Jim has just sent along these photos, which show the damage that the crops have suffered, but also some encouraging progress.

Below, you can see a head of Triticale looking fat and fine, in a photo that was taken on the first truly sunny day in months. As a fall-planted crop, it has seen a hard winter and has come out the other side looking battered, but still going. In the background is Mt. Cheam, still capped by clouds.

triticale head

This next shot was taken in the winter wheat field. Again, the w.w. has struggled all winter, first with a long bout of leaf rust, and later with the hardships of the cool, wet spring.


The grain you see below is soft white spring wheat, planted just before the rainy stretch of the early summer.
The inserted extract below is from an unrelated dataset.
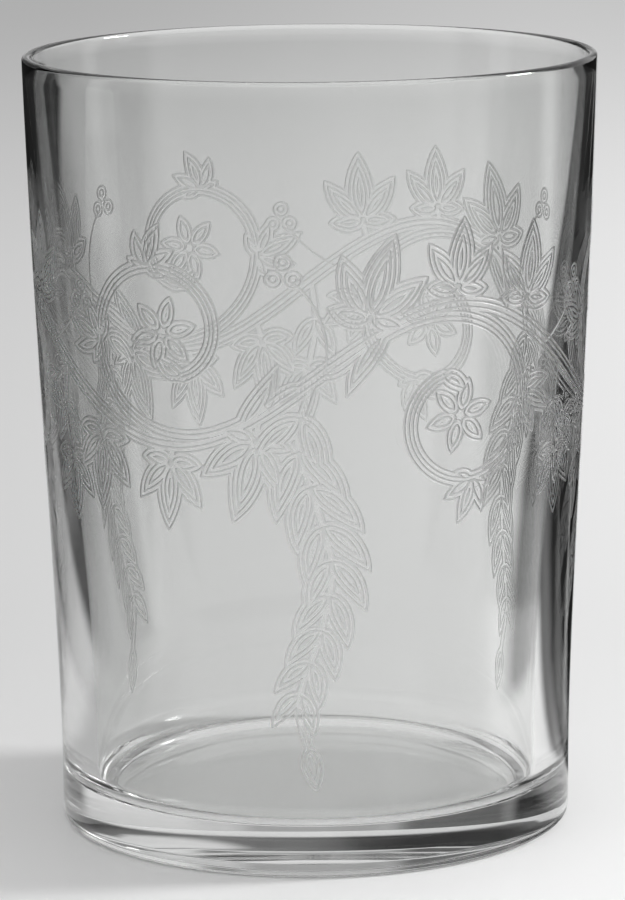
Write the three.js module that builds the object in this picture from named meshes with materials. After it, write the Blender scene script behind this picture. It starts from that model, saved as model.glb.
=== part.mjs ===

Jim thinks that it should mature well if we get some good heat now in the late summer.


Likewise, the hard red spring wheat has put on a lot of growth and now has ample  stored up to make the most of the hot, sunny weather.


Below is a field containing two different hard red spring wheat varieties. A variety dating back to 1969 (to the left of the photo) is distinct from its bearded modern counterpart (centre and right of photo).  With continued good weather, both varieties should make excellent wheat for milling.


Here now is a head of each of the grains we discussed in the photo above. On the left is Neepawa, released as a new variety in 1969, which was common across the prairies in the 1970s. Seed was obtained from organic grower Norbert Kratchmer in Saskatchewan specifically to trial in the Fraser Valley for Urban Grains.

On the right is the more recent (bearded) variety CDC Go, which was the main variety grown for Urban Grains last year.


So that’s it for now. Lots of sogginess, but lots of growth, too. And a positive outlook for the next few months. Jim sounds extremely relieved to be coming out of the rain clouds and into the real heat of summer. And I must admit, I am with him.